What is asked:
Take all the material and copy it exactly.

** begin Available data **

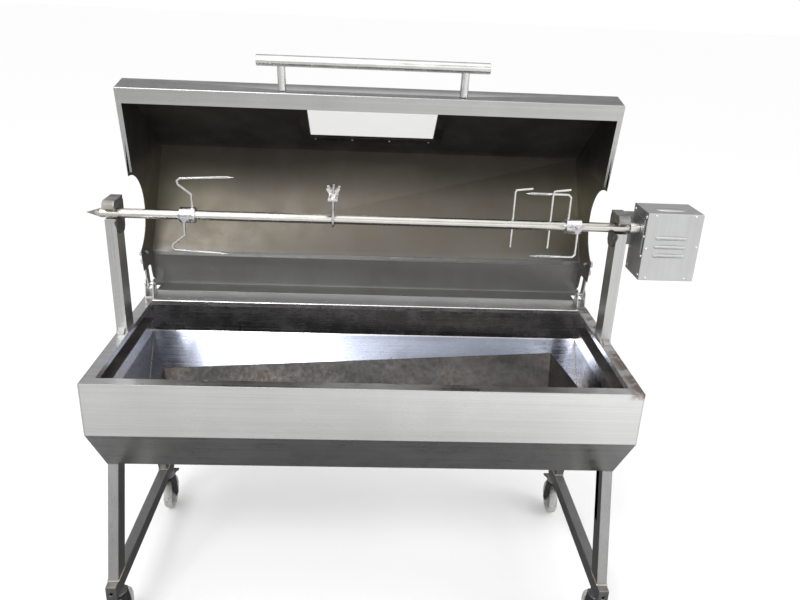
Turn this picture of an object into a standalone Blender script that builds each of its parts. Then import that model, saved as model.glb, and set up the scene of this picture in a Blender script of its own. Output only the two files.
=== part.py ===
"""Hooded spit roaster on four castors, in metres, +Z up, floor at Z 0, the front towards -Y."""

import math

import bmesh
import bpy
from mathutils import Matrix, Vector

# Trough: folded sheet box with a flat rim, vertical faces above and sloping faces below.
TROUGH_L = 1.200
TROUGH_W = 0.552
TROUGH_DEEP = 0.265
RIM_Z = 0.712
FACE_H = 0.125
SLOPE_IN = 0.102
SHEET = 0.002
RIM = 0.029
REAR_RIM = 0.085
LIP = 0.014
# Side frames: rectangular tube, the legs spreading towards the ends of the bottom rail.
TUBE_X = 0.025
TUBE_Y = 0.050
TUBE_WALL = 0.002
LEG_TOP_IN = 0.110
LEG_FOOT_IN = 0.024
RAIL_H = 0.040
SHOE = 0.004
# Castors: swivel fork, 100 mm wheel set behind the swivel.
WHEEL_R = 0.050
WHEEL_W = 0.028
TRAIL = 0.026
CASTOR_IN = 0.040
CROWN_ROOM = 0.030
AXLE_R = 0.004
# Spit: round bar held in two cradles on posts.
SPIT_Y = 0.0
SPIT_UP = 0.290
SPIT_R = 0.011
SLOT_CLEAR = 0.0012
POST_Y0 = -0.013
CRADLE_T = 0.003
HUB_R = 0.018
ROD_R = 0.003
# Hood: folded sheet hinged near the rear rim, held open by its own stop angle.
HOOD_HALF = 0.5850
HOOD_OPEN = 78.5
PIVOT_IN = 0.048
PIVOT_UP = 0.0324
PIN_R = 0.005
OVERHANG = 0.0375
BAND_H = 0.066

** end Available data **

Output for this exercise:
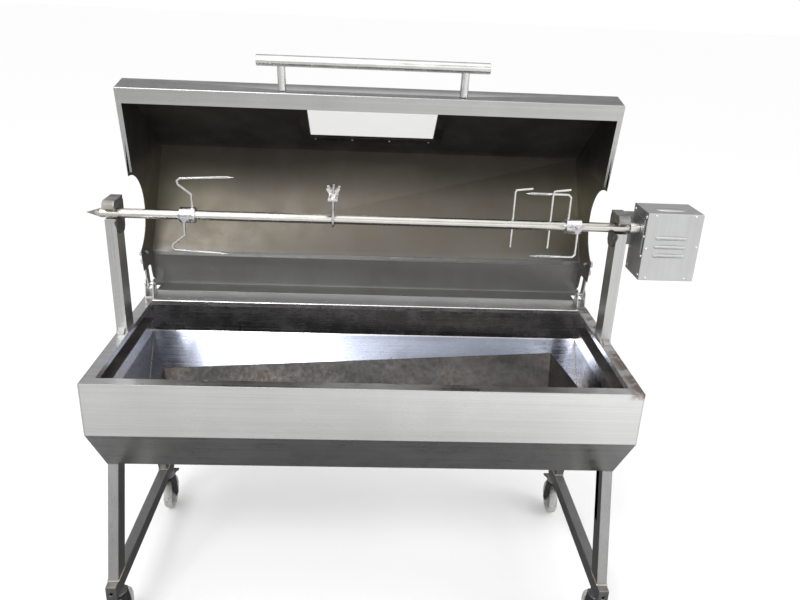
Turn this picture of an object into a standalone Blender script that builds each of its parts. Then import that model, saved as model.glb, and set up the scene of this picture in a Blender script of its own. Output only the two files.
=== part.py ===
"""Hooded spit roaster on four castors, in metres, +Z up, floor at Z 0, the front towards -Y."""

import math

import bmesh
import bpy
from mathutils import Matrix, Vector

# Trough: folded sheet box with a flat rim, vertical faces above and sloping faces below.
TROUGH_L = 1.200
TROUGH_W = 0.552
TROUGH_DEEP = 0.265
RIM_Z = 0.712
FACE_H = 0.125
SLOPE_IN = 0.102
SHEET = 0.002
RIM = 0.029
REAR_RIM = 0.085
LIP = 0.014
# Side frames: rectangular tube, the legs spreading towards the ends of the bottom rail.
TUBE_X = 0.025
TUBE_Y = 0.050
TUBE_WALL = 0.002
LEG_TOP_IN = 0.110
LEG_FOOT_IN = 0.024
RAIL_H = 0.040
SHOE = 0.004
# Castors: swivel fork, 100 mm wheel set behind the swivel.
WHEEL_R = 0.050
WHEEL_W = 0.028
TRAIL = 0.026
CASTOR_IN = 0.040
CROWN_ROOM = 0.030
AXLE_R = 0.004
# Spit: round bar held in two cradles on posts.
SPIT_Y = 0.0
SPIT_UP = 0.290
SPIT_R = 0.011
SLOT_CLEAR = 0.0012
POST_Y0 = -0.013
CRADLE_T = 0.003
HUB_R = 0.018
ROD_R = 0.003
# Hood: folded sheet hinged near the rear rim, held open by its own stop angle.
HOOD_HALF = 0.5850
HOOD_OPEN = 78.5
PIVOT_IN = 0.048
PIVOT_UP = 0.0324
PIN_R = 0.005
OVERHANG = 0.0375
BAND_H = 0.066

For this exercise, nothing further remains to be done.